▸ EXERCISE BRIEF: What do the lines from the top of the data through the line with "rib_angles = (151.9, 329.6, 334.6)" say? Quote them exactly and include both ends.

▸ SOURCE DATA:

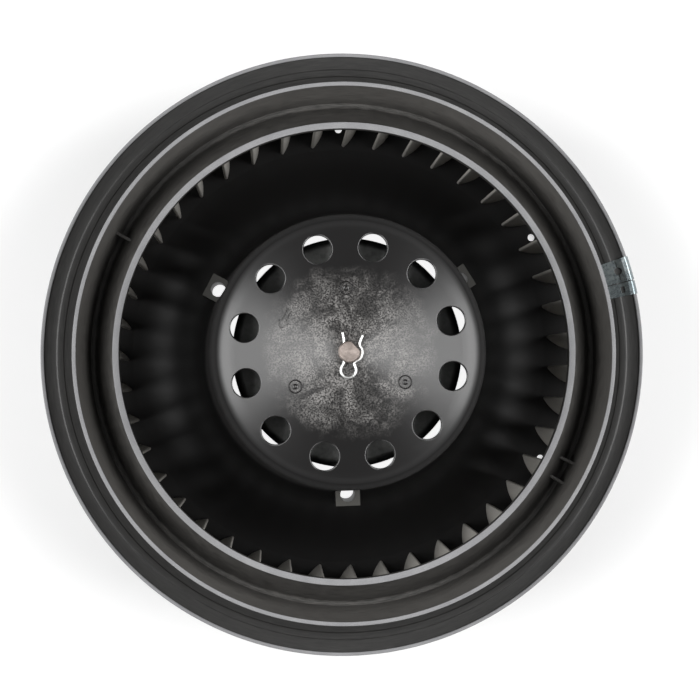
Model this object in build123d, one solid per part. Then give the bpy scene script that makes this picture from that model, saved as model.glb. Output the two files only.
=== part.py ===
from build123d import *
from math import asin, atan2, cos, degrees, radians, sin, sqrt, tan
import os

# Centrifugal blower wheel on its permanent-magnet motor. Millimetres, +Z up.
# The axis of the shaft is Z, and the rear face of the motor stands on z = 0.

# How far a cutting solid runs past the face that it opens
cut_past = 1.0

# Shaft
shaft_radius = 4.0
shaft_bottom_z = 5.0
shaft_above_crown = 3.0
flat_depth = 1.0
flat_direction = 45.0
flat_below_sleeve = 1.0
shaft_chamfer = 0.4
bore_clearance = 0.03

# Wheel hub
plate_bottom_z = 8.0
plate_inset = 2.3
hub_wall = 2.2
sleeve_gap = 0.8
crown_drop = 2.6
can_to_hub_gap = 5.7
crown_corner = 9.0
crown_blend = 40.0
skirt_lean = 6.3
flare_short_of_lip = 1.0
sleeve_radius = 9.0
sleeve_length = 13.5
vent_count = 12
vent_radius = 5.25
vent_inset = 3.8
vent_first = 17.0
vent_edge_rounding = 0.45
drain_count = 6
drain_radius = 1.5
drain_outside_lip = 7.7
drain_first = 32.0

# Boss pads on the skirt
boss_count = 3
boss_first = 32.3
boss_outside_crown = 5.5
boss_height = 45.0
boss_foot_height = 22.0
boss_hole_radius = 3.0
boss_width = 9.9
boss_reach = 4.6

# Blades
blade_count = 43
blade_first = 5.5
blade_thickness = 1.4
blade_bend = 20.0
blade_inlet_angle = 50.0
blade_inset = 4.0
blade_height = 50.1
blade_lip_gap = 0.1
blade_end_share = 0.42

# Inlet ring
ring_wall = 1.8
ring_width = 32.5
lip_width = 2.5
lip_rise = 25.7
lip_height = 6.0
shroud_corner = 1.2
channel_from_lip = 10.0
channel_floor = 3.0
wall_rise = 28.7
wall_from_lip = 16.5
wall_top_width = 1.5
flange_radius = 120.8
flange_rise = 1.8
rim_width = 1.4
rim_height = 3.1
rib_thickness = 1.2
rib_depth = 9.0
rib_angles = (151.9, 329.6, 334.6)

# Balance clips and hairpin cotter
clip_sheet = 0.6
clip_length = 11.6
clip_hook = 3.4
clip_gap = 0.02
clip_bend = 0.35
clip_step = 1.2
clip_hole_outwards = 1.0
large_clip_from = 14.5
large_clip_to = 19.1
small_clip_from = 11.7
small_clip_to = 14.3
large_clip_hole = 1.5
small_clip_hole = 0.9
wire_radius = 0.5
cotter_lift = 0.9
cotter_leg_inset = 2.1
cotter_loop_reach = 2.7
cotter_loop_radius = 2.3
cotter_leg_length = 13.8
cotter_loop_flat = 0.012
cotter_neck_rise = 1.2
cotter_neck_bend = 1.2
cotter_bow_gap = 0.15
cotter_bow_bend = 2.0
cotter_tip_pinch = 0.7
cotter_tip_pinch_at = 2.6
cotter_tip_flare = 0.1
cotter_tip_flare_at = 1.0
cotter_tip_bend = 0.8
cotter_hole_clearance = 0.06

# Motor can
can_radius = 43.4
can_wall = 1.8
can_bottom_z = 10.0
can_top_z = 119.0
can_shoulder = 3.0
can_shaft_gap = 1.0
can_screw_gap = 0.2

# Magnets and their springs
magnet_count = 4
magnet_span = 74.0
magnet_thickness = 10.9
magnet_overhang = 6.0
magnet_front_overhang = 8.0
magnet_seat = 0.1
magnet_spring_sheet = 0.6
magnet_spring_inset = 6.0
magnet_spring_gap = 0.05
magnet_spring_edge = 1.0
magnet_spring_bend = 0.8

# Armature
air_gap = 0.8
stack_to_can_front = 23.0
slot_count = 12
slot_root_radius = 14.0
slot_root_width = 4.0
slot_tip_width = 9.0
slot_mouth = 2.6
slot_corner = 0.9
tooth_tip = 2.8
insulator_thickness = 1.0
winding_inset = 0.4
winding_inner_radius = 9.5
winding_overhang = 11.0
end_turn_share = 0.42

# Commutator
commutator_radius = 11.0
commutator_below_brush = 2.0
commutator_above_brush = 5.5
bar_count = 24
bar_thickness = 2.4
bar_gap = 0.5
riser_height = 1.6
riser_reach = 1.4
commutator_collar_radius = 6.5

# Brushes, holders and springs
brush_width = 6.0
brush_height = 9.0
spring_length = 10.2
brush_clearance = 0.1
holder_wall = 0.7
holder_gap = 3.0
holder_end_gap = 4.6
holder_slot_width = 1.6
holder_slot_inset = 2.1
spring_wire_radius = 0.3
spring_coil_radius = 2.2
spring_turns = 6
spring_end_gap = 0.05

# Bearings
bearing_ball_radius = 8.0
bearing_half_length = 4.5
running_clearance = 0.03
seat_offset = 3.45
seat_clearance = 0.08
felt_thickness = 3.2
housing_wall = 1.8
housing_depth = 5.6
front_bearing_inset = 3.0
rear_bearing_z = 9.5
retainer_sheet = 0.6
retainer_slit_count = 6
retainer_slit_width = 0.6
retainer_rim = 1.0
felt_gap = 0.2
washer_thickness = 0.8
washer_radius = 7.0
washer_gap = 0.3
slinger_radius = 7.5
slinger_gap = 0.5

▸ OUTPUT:
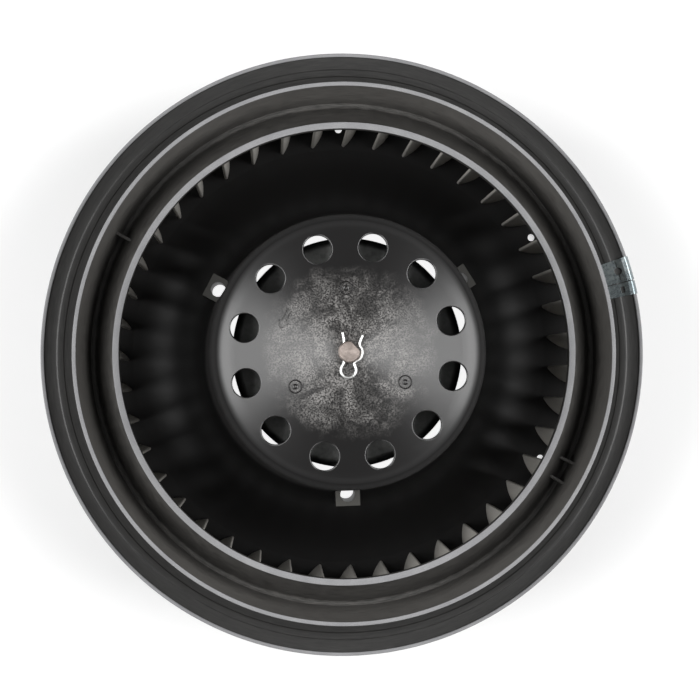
Model this object in build123d, one solid per part. Then give the bpy scene script that makes this picture from that model, saved as model.glb. Output the two files only.
=== part.py ===
from build123d import *
from math import asin, atan2, cos, degrees, radians, sin, sqrt, tan
import os

# Centrifugal blower wheel on its permanent-magnet motor. Millimetres, +Z up.
# The axis of the shaft is Z, and the rear face of the motor stands on z = 0.

# How far a cutting solid runs past the face that it opens
cut_past = 1.0

# Shaft
shaft_radius = 4.0
shaft_bottom_z = 5.0
shaft_above_crown = 3.0
flat_depth = 1.0
flat_direction = 45.0
flat_below_sleeve = 1.0
shaft_chamfer = 0.4
bore_clearance = 0.03

# Wheel hub
plate_bottom_z = 8.0
plate_inset = 2.3
hub_wall = 2.2
sleeve_gap = 0.8
crown_drop = 2.6
can_to_hub_gap = 5.7
crown_corner = 9.0
crown_blend = 40.0
skirt_lean = 6.3
flare_short_of_lip = 1.0
sleeve_radius = 9.0
sleeve_length = 13.5
vent_count = 12
vent_radius = 5.25
vent_inset = 3.8
vent_first = 17.0
vent_edge_rounding = 0.45
drain_count = 6
drain_radius = 1.5
drain_outside_lip = 7.7
drain_first = 32.0

# Boss pads on the skirt
boss_count = 3
boss_first = 32.3
boss_outside_crown = 5.5
boss_height = 45.0
boss_foot_height = 22.0
boss_hole_radius = 3.0
boss_width = 9.9
boss_reach = 4.6

# Blades
blade_count = 43
blade_first = 5.5
blade_thickness = 1.4
blade_bend = 20.0
blade_inlet_angle = 50.0
blade_inset = 4.0
blade_height = 50.1
blade_lip_gap = 0.1
blade_end_share = 0.42

# Inlet ring
ring_wall = 1.8
ring_width = 32.5
lip_width = 2.5
lip_rise = 25.7
lip_height = 6.0
shroud_corner = 1.2
channel_from_lip = 10.0
channel_floor = 3.0
wall_rise = 28.7
wall_from_lip = 16.5
wall_top_width = 1.5
flange_radius = 120.8
flange_rise = 1.8
rim_width = 1.4
rim_height = 3.1
rib_thickness = 1.2
rib_depth = 9.0
rib_angles = (151.9, 329.6, 334.6)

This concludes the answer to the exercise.